The Lack of Charging is a Temporary Problem

There is not enough public charging yet in many parts of the country, cited by experts as a main reason for those considering an EV purchase to delay, and stick with ICE instead.

EV critics have pointed to the perceived slowness of the National Electric Vehicle Infrastructure (NEVI) Program station rollouts as a failure of the program. Only eight NEVI-funded public EV charging stations are operational as of May 2024. However, when one examines all of the factors involved, proof is found that the NEVI rollouts are not slow. It’s merely a complex process, involving many different stakeholders. Loren McDonald, CEO of EVAdoption, provided context about the sluggish speed of NEVI rollouts on the Automotive Charging Solutions (ACS) blog.

With NEVI’s help, EV charging is growing very fast in the US. Significant private investment is gaining quickly, bolstered by the federal NEVI funding and other government incentives.

During 2023, the daily use of Non-Tesla charging points saw a notable increase, jumping from a 9% usage rate at the beginning of the year to 18% by December. This data was highlighted by Stable Auto Corp., a pioneering startup from San Francisco, showing profitability is growing for public charging stations.
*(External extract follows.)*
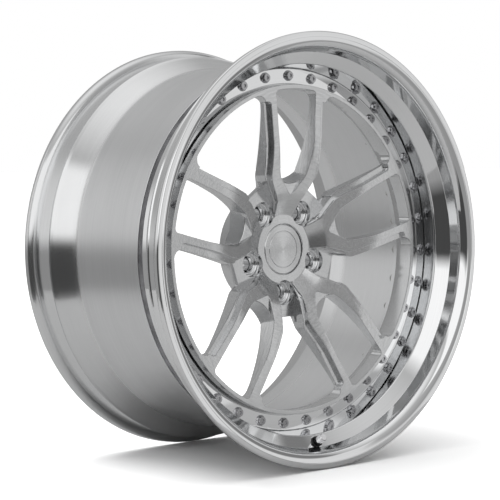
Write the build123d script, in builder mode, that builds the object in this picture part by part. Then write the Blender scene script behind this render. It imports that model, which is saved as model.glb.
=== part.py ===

This increase in profitability is encouraging more investment in the stations.

“There’s a widespread belief in the industry that fast charging is not a profitable business,” Rohan Puri, CEO of Stable Auto said. “But what we’re seeing is for many stations that no longer holds true.”

When more charging is available, dealerships will have an easier time selling EVs. EV critics should keep in mind that the EV revolution is still young, and kinks in this early adopter phase will work out as the nation moves to mass adoption. EVinfo.net recommends that we stay diligent in supporting the federal NEVI and other EV charging funding, and the EV revolution in general, as we pass this speedbump caused by the Q1 EV sales growth slowdown.